#### [Job]
Extract, without alteration, each line from the start of the listing to the line bearing "[insert, collar], colour)".

-------- Information provided --------

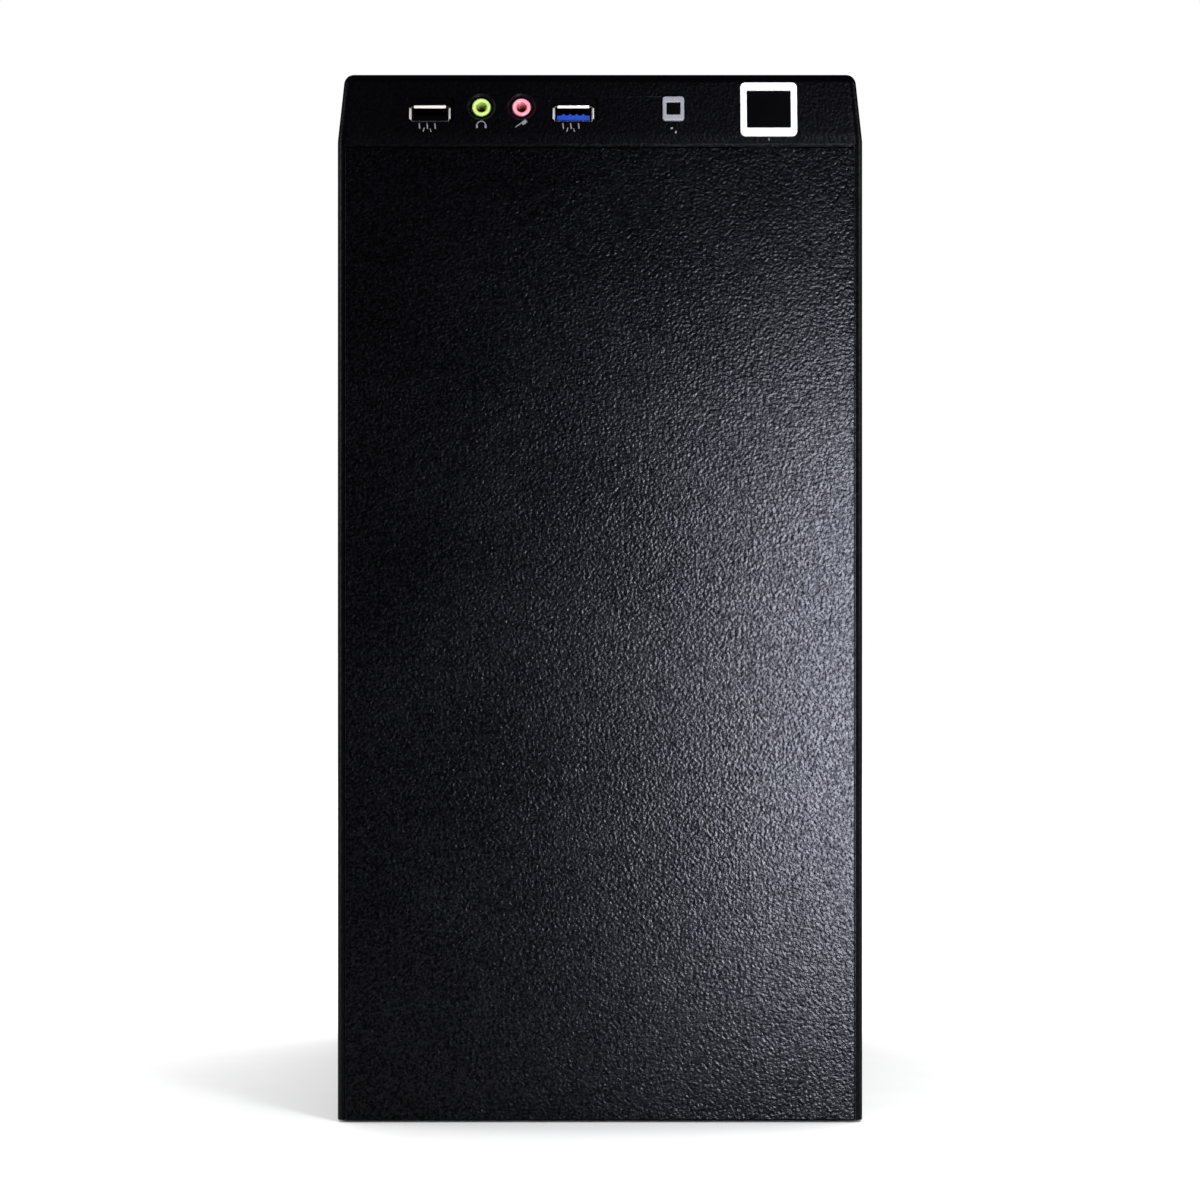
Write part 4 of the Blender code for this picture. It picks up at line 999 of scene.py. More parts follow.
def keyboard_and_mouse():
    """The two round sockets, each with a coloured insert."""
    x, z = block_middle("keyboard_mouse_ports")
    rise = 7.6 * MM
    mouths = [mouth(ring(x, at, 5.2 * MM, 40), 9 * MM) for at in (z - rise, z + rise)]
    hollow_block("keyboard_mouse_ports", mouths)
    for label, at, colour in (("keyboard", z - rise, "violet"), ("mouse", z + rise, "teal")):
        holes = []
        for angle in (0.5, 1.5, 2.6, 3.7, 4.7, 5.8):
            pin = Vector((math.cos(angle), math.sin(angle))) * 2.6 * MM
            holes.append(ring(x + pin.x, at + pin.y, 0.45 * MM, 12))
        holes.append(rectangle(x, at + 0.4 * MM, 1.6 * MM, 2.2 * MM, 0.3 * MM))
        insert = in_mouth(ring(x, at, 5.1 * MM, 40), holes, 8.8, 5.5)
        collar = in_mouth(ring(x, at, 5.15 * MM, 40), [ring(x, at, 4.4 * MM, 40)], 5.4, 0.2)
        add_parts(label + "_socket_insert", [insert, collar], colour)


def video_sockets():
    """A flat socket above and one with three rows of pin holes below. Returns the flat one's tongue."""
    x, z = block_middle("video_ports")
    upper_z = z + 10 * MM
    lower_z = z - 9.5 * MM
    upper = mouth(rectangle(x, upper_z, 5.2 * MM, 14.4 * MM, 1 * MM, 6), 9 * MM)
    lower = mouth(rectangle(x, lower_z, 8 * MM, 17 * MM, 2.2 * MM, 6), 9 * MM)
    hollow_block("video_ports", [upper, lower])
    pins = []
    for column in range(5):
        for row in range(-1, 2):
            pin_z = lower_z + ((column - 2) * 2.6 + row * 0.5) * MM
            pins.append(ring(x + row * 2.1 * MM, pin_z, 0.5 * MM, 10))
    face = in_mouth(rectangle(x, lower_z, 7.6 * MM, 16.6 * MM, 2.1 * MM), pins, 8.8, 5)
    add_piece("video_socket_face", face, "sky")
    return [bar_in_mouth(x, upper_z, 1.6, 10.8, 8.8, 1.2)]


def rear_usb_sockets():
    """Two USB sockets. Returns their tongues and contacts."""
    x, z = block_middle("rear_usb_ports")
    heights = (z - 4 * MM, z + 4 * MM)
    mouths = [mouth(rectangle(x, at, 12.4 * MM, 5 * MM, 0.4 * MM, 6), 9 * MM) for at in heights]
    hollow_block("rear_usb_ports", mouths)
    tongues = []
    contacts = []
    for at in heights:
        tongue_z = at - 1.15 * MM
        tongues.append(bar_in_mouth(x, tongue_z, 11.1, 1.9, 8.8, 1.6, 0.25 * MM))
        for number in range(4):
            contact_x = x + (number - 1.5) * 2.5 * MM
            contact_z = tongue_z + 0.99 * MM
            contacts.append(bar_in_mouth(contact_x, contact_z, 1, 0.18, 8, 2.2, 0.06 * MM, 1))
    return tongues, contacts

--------

#### [Task output]
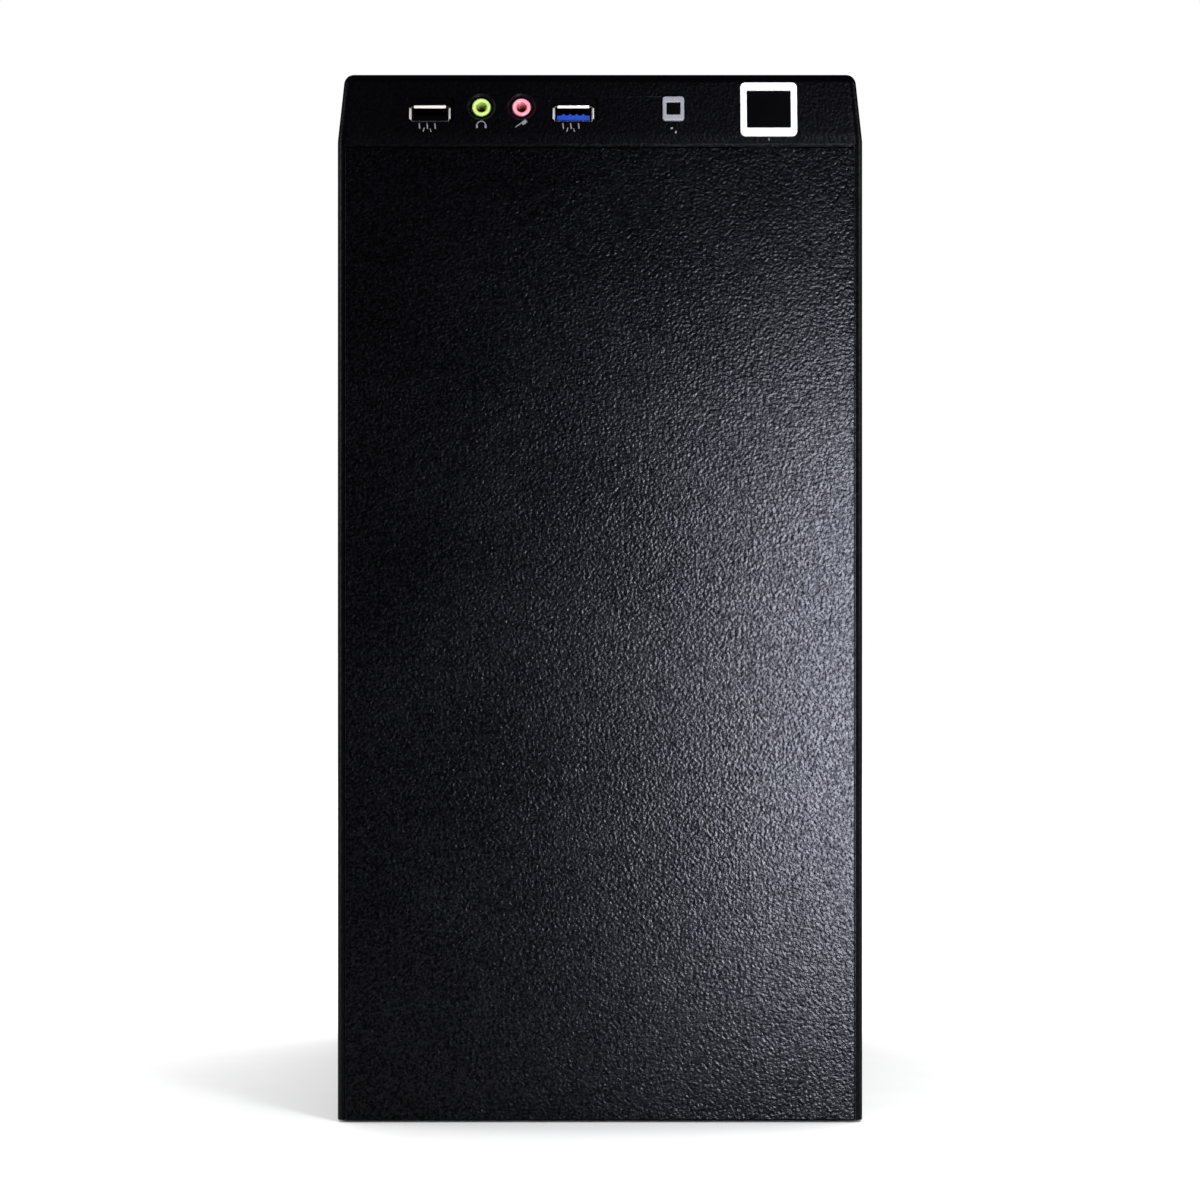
Write part 4 of the Blender code for this picture. It picks up at line 999 of scene.py. More parts follow.
def keyboard_and_mouse():
    """The two round sockets, each with a coloured insert."""
    x, z = block_middle("keyboard_mouse_ports")
    rise = 7.6 * MM
    mouths = [mouth(ring(x, at, 5.2 * MM, 40), 9 * MM) for at in (z - rise, z + rise)]
    hollow_block("keyboard_mouse_ports", mouths)
    for label, at, colour in (("keyboard", z - rise, "violet"), ("mouse", z + rise, "teal")):
        holes = []
        for angle in (0.5, 1.5, 2.6, 3.7, 4.7, 5.8):
            pin = Vector((math.cos(angle), math.sin(angle))) * 2.6 * MM
            holes.append(ring(x + pin.x, at + pin.y, 0.45 * MM, 12))
        holes.append(rectangle(x, at + 0.4 * MM, 1.6 * MM, 2.2 * MM, 0.3 * MM))
        insert = in_mouth(ring(x, at, 5.1 * MM, 40), holes, 8.8, 5.5)
        collar = in_mouth(ring(x, at, 5.15 * MM, 40), [ring(x, at, 4.4 * MM, 40)], 5.4, 0.2)
        add_parts(label + "_socket_insert", [insert, collar], colour)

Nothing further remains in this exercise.